Rewrite SingleSubgroupLayout documentation (iree-org#22412)

bjacob · web-flow · commit 0e4697730cba · 2025-10-27T21:36:16.000Z
Signed-off-by: Benoit Jacob &lt;jacob.benoit.1@gmail.com&gt;
diff --git a/compiler/src/iree/compiler/Codegen/Dialect/GPU/IR/IREEGPUAttrs.h b/compiler/src/iree/compiler/Codegen/Dialect/GPU/IR/IREEGPUAttrs.h
@@ -20,30 +20,169 @@
 
 namespace mlir::iree_compiler::IREE::GPU {
 
-// Struct describing the detailed subgroup-level layout of a MMA intrinsic.
-// Together with element type information and subgroup size, it completes the
-// full description of the semantics of a MMA intrinsic.
-//
-// All of these fields hold two values corresponding to the two dimensions of a
-// matrix in order. That is, a SingleSubgroupLayout for MmaFragment::LHS (matrix
-// A) holds the values for the M and K dimension in indices 0 and 1 of each
-// component, respectively, the RHS fragment is K x N, and the Acc fragment (for
-// accululators) is M x N.
-//
-// Note: It is not possible to infer subgroup size from the information in this
-// struct. The product of the `thread` sizes here is often, but not always equal
-// to subgroup size.
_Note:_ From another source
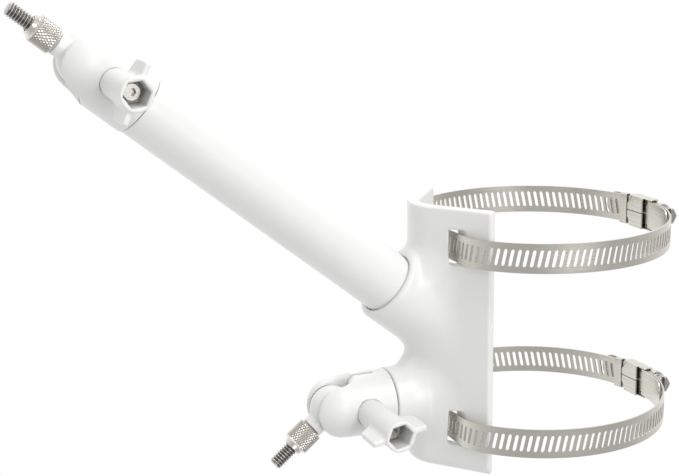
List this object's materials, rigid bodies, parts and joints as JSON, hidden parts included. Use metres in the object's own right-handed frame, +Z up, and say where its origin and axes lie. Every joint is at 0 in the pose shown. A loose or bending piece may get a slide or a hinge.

When the product of the `thread` sizes (call that product
-// `P`) is smaller than subgroup size, it must be a divisor of it, and the
-// semantics in that case are that threads within the subgroup whose thread-ids
-// differ by a multiple of `P`, are accessing the same elements.
-//
-// Example observed in RDNA3 WMMA Wave32 intrinsics:
-// If the subgroup size is 32 but the product `P` of `thread` sizes is 16, that
-// means that each element is being accessed by 2 threads (2 = 32/16), and the
-// threads accessing the same element are those whose tids are exactly 16 apart.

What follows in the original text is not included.